We weren't really talking.
ME: "Where are we going?"
X: "You'll see. I know a place."

Oh X.... you charmer you.

We parked along side the tiny off road leaving just enough space for passing traffic to squeeze around. It didn't matter. There weren't any cars that far up the mountain. Not tonight. Mercifully.
We stumbled like children down the embankment. Tiny souls blind to the bitter broken change. Blind to the way they would soon be broken together.  Down the hill they stumbled through the dead hill grasses that came up to their knees all white and gray in the light of the moon and stars.

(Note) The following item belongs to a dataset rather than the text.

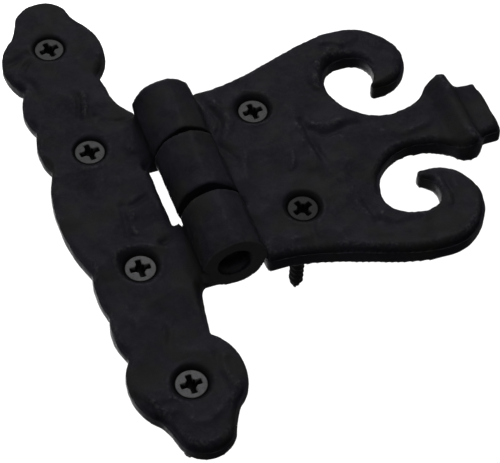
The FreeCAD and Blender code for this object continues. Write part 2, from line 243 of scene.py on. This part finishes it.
class Leaf:
    """A leaf's mesh, the regions that its forging works on, and the steps of the forging. Its back,
    bore and countersinks stay where the CAD has them, but for the flare at the bore's upper mouth."""

    def __init__(self, node, name, front, knuckles, bore, screws):
        self.front, self.knuckles, self.bore, self.screws = front, knuckles, bore, screws
        self.piece = remeshed(node, name)
        self.mesh = self.piece.data
        self.links = read(self.mesh.edges, "vertices", 2)
        self.p = p = places(self.mesh)
        self.count = len(p)

        to_pin = p[:, [0, 2]] - (PIN_AT, PIN_OUT)
        self.pin_distance = np.linalg.norm(to_pin, axis=1)
        self.away = to_pin / np.maximum(self.pin_distance, 1e-6)[:, None]
        self.turn = np.arctan2(to_pin[:, 1], to_pin[:, 0])
        in_span = np.zeros(self.count, bool)
        for low, high in knuckles:
            in_span |= (p[:, 1] > low - KNUCKLE_REACH) & (p[:, 1] < high + KNUCKLE_REACH)
        self.barrel = in_span & (self.pin_distance < KNUCKLE_RADIUS + KNUCKLE_REACH)
        self.in_bore = self.barrel & (self.pin_distance < bore + BORE_REACH)
        self.root = smoothstep(KNUCKLE_RADIUS - 0.5, KNUCKLE_RADIUS + 3.0, self.pin_distance)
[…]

It was a little flat space. Maybe at one time someone had intended to build a house there, on the side of the mountain. Maybe they had gone bankrupt. Now it was a dump site for extra cement and building materials no longer needed. If you looked carefully the clearing was dotted with crush beer cans... Evidence of low living and bad decision making. I didn't notice though... I was staring out over the edge of the cliff. All of Greenville was stretched out in front of me. I could see for miles and miles and the landscape mirrored the cold diamond sky, with it's tiny lights from all the houses and street bulbs.

Reader... come with me. Follow me to the most beautiful place on earth. X and I were both shaking by now. Inching closer in the grassy desolation. Laughing nervously.

As the breeze swilled around that blue lit perch on the mountain... we kissed. My blood turned to liquid fire as dark methamphetamine scorched its way into my heart.

I laughed...
Me: "That wasn't so bad was it?"
X: (still shaking) "No. No it wasn't."

The deed was done. And we like successful thieves laughed our way back down the sober mountain. I won't ever forget that place or those moments. Come death or starvation. Come the spite of the rest of humanity. I'm sorry it didn't last X. I'm sorry it wasn't forever. I'm sorry that some things that should never have been forgotten... were lost.

I was a changed man after though. I no longer had the fear of god in me. I would trick hell and swim the river Stix if i must. This was what I was born to be. This was the closest I had ever been to perfect.